> **Work instructions**
Say how many lines of the listing below contain "materials", giving the number and nothing else.

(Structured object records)

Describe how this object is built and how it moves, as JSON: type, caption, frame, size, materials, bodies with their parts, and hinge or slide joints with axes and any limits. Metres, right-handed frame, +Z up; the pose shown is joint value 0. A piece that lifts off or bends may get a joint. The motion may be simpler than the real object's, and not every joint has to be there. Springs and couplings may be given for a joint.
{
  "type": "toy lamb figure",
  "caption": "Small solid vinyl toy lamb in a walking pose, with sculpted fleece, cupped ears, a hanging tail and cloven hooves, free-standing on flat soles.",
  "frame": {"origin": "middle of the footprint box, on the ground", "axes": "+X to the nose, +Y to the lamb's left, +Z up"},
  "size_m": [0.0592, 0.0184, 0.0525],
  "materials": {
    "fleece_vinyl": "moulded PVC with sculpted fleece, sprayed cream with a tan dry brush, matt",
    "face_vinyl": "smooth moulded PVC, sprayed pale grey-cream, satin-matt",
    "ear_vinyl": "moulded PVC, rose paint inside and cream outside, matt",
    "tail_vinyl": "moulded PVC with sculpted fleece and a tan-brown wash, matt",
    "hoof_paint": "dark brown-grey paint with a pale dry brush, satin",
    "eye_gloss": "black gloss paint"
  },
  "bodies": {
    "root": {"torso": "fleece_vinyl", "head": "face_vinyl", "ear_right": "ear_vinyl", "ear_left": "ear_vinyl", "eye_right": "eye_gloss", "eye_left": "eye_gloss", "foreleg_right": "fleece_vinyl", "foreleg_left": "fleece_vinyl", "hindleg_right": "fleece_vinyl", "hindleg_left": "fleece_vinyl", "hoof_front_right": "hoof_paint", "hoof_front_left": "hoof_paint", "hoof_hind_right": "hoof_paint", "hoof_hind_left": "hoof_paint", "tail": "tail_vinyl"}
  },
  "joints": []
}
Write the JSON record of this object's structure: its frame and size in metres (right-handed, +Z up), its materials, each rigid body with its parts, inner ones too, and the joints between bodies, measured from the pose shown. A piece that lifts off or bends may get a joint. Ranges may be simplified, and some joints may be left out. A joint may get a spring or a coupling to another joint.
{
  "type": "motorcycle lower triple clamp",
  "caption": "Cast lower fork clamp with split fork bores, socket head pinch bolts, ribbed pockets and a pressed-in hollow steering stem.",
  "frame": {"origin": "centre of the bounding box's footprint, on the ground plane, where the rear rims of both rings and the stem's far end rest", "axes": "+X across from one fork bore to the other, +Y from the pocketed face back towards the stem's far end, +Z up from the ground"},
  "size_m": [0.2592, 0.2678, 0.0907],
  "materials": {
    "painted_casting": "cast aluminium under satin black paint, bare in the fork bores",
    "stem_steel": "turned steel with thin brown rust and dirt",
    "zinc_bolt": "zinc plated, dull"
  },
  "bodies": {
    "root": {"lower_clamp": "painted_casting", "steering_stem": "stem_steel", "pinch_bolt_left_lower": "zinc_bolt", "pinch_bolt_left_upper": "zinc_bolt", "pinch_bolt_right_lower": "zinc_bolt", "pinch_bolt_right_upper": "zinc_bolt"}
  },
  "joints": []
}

> **Reply**
4